-- BEGIN Provided material --

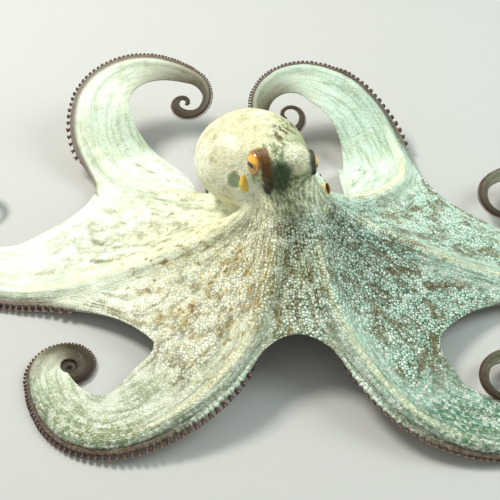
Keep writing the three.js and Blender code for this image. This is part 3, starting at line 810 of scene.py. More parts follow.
# ---- Skin: where its markings lie ----------------------------------------------------------
# An octopus colours its skin with small sacs of pigment that it opens and shuts. Here each kind
# of marking has a number at every vertex that says how strongly it shows there; a few of them are
# painted light and shade instead, as said where they are made. The tones are listed arm, web,
# arm, web from the first left arm round to the web after the first right one.
TONES = {
    "net": [0.8, 1.0, 0.85, 0.75, 0.4, 0.4, 0.5, 0.5, 0.5, 0.3, 0.2, 0.2, 0.3, 0.7, 0.75, 1.0],
    # Painted cool light: a blue-green tint, strongest on the animal's left.
    "painted_cool_light": [0.9, 0.9, 0.95, 0.85, 0.65, 0.6, 0.6, 0.5, 0.4, 0.4, 0.35, 0.3, 0.3, 0.1, 0.15, 0.55],
    # Painted shade: a dark olive wash, strongest on the two front arms.
    "painted_shade_wash": [0.85, 0.55, 0.3, 0.1, 0.1, 0.0, 0.2, 0.2, 0.2, 0.0, 0.0, 0.0, 0.0, 0.15, 0.7, 0.5],
    "brown": [0.25, 0.5, 0.7, 0.75, 0.3, 0.1, 0.1, 0.1, 0.1, 0.2, 0.3, 0.5, 0.8, 1.0, 0.7, 0.45],
}


def near_path(path, radius):
    """1 on a path of points over the skin, 0 beyond the radius from it."""
    path = np.array(path, float)
    best = np.full(len(verts), np.inf)
    for start, end in zip(path[:-1], path[1:]):
        way = end - start
        t = np.clip((verts - start) @ way / (way @ way), 0, 1)
        best = np.minimum(best, np.linalg.norm(verts - start - t[:, None] * way, axis=1))
    return 1 - ramp(best, 0.45 * radius, radius)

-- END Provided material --

▶ [Task objective] Output all of the data above without any alteration.

▶ [Written response]
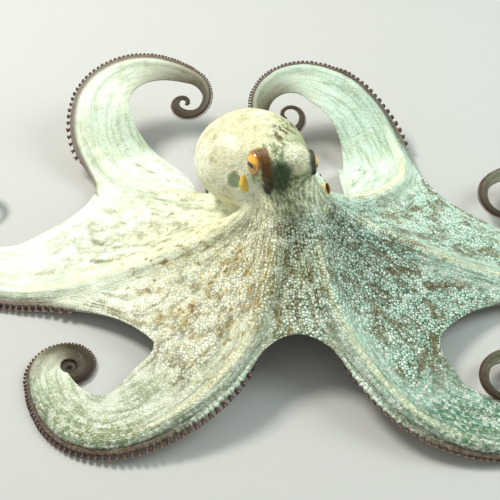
Keep writing the three.js and Blender code for this image. This is part 3, starting at line 810 of scene.py. More parts follow.
# ---- Skin: where its markings lie ----------------------------------------------------------
# An octopus colours its skin with small sacs of pigment that it opens and shuts. Here each kind
# of marking has a number at every vertex that says how strongly it shows there; a few of them are
# painted light and shade instead, as said where they are made. The tones are listed arm, web,
# arm, web from the first left arm round to the web after the first right one.
TONES = {
    "net": [0.8, 1.0, 0.85, 0.75, 0.4, 0.4, 0.5, 0.5, 0.5, 0.3, 0.2, 0.2, 0.3, 0.7, 0.75, 1.0],
    # Painted cool light: a blue-green tint, strongest on the animal's left.
    "painted_cool_light": [0.9, 0.9, 0.95, 0.85, 0.65, 0.6, 0.6, 0.5, 0.4, 0.4, 0.35, 0.3, 0.3, 0.1, 0.15, 0.55],
    # Painted shade: a dark olive wash, strongest on the two front arms.
    "painted_shade_wash": [0.85, 0.55, 0.3, 0.1, 0.1, 0.0, 0.2, 0.2, 0.2, 0.0, 0.0, 0.0, 0.0, 0.15, 0.7, 0.5],
    "brown": [0.25, 0.5, 0.7, 0.75, 0.3, 0.1, 0.1, 0.1, 0.1, 0.2, 0.3, 0.5, 0.8, 1.0, 0.7, 0.45],
}


def near_path(path, radius):
    """1 on a path of points over the skin, 0 beyond the radius from it."""
    path = np.array(path, float)
    best = np.full(len(verts), np.inf)
    for start, end in zip(path[:-1], path[1:]):
        way = end - start
        t = np.clip((verts - start) @ way / (way @ way), 0, 1)
        best = np.minimum(best, np.linalg.norm(verts - start - t[:, None] * way, axis=1))
    return 1 - ramp(best, 0.45 * radius, radius)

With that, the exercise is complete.